● **Dataset excerpt**
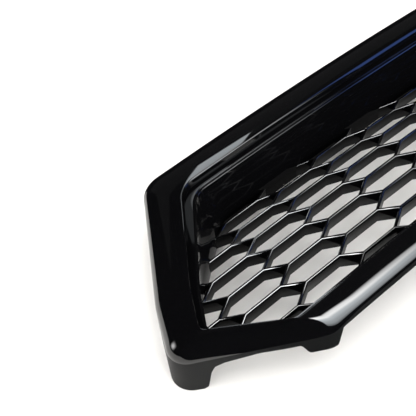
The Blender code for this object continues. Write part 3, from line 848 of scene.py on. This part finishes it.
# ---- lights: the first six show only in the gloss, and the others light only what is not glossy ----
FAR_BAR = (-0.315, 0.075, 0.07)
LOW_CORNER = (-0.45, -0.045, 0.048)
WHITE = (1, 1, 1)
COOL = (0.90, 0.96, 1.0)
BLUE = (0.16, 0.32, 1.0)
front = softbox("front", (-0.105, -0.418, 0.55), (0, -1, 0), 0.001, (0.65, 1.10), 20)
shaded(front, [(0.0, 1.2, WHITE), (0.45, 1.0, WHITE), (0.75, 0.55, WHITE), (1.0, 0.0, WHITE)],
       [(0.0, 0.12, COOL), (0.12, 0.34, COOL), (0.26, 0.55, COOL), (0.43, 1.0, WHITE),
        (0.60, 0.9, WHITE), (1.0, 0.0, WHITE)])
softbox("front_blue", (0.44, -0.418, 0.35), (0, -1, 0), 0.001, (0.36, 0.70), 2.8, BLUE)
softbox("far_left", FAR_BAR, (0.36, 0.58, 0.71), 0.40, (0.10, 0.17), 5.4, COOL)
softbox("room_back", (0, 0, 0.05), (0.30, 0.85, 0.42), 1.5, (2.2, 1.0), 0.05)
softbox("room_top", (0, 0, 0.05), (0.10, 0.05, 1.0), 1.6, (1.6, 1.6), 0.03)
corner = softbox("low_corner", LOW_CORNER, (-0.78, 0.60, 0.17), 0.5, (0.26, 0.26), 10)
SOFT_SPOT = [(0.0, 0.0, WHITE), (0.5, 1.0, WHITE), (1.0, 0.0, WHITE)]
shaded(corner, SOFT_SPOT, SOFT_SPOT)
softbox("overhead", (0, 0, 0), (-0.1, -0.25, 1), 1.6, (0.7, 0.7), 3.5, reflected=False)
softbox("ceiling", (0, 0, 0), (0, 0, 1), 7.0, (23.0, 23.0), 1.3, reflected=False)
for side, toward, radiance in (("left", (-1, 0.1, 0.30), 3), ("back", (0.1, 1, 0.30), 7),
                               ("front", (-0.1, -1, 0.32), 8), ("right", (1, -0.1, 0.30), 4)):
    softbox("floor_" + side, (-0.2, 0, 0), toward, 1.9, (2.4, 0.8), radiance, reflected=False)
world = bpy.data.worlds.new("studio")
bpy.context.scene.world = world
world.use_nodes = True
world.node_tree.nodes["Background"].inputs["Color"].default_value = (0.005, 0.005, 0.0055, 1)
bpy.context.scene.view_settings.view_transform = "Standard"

● **Aim**
Every line of the material must be returned exactly as it appears.

● **Solution to this problem**
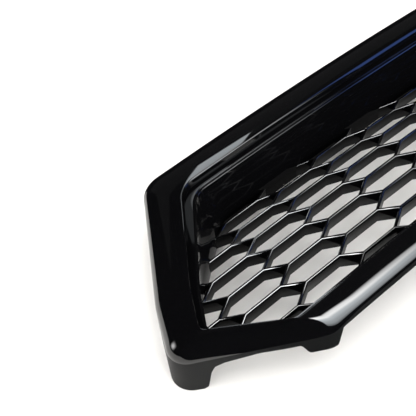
The Blender code for this object continues. Write part 3, from line 848 of scene.py on. This part finishes it.
# ---- lights: the first six show only in the gloss, and the others light only what is not glossy ----
FAR_BAR = (-0.315, 0.075, 0.07)
LOW_CORNER = (-0.45, -0.045, 0.048)
WHITE = (1, 1, 1)
COOL = (0.90, 0.96, 1.0)
BLUE = (0.16, 0.32, 1.0)
front = softbox("front", (-0.105, -0.418, 0.55), (0, -1, 0), 0.001, (0.65, 1.10), 20)
shaded(front, [(0.0, 1.2, WHITE), (0.45, 1.0, WHITE), (0.75, 0.55, WHITE), (1.0, 0.0, WHITE)],
       [(0.0, 0.12, COOL), (0.12, 0.34, COOL), (0.26, 0.55, COOL), (0.43, 1.0, WHITE),
        (0.60, 0.9, WHITE), (1.0, 0.0, WHITE)])
softbox("front_blue", (0.44, -0.418, 0.35), (0, -1, 0), 0.001, (0.36, 0.70), 2.8, BLUE)
softbox("far_left", FAR_BAR, (0.36, 0.58, 0.71), 0.40, (0.10, 0.17), 5.4, COOL)
softbox("room_back", (0, 0, 0.05), (0.30, 0.85, 0.42), 1.5, (2.2, 1.0), 0.05)
softbox("room_top", (0, 0, 0.05), (0.10, 0.05, 1.0), 1.6, (1.6, 1.6), 0.03)
corner = softbox("low_corner", LOW_CORNER, (-0.78, 0.60, 0.17), 0.5, (0.26, 0.26), 10)
SOFT_SPOT = [(0.0, 0.0, WHITE), (0.5, 1.0, WHITE), (1.0, 0.0, WHITE)]
shaded(corner, SOFT_SPOT, SOFT_SPOT)
softbox("overhead", (0, 0, 0), (-0.1, -0.25, 1), 1.6, (0.7, 0.7), 3.5, reflected=False)
softbox("ceiling", (0, 0, 0), (0, 0, 1), 7.0, (23.0, 23.0), 1.3, reflected=False)
for side, toward, radiance in (("left", (-1, 0.1, 0.30), 3), ("back", (0.1, 1, 0.30), 7),
                               ("front", (-0.1, -1, 0.32), 8), ("right", (1, -0.1, 0.30), 4)):
    softbox("floor_" + side, (-0.2, 0, 0), toward, 1.9, (2.4, 0.8), radiance, reflected=False)
world = bpy.data.worlds.new("studio")
bpy.context.scene.world = world
world.use_nodes = True
world.node_tree.nodes["Background"].inputs["Color"].default_value = (0.005, 0.005, 0.0055, 1)
bpy.context.scene.view_settings.view_transform = "Standard"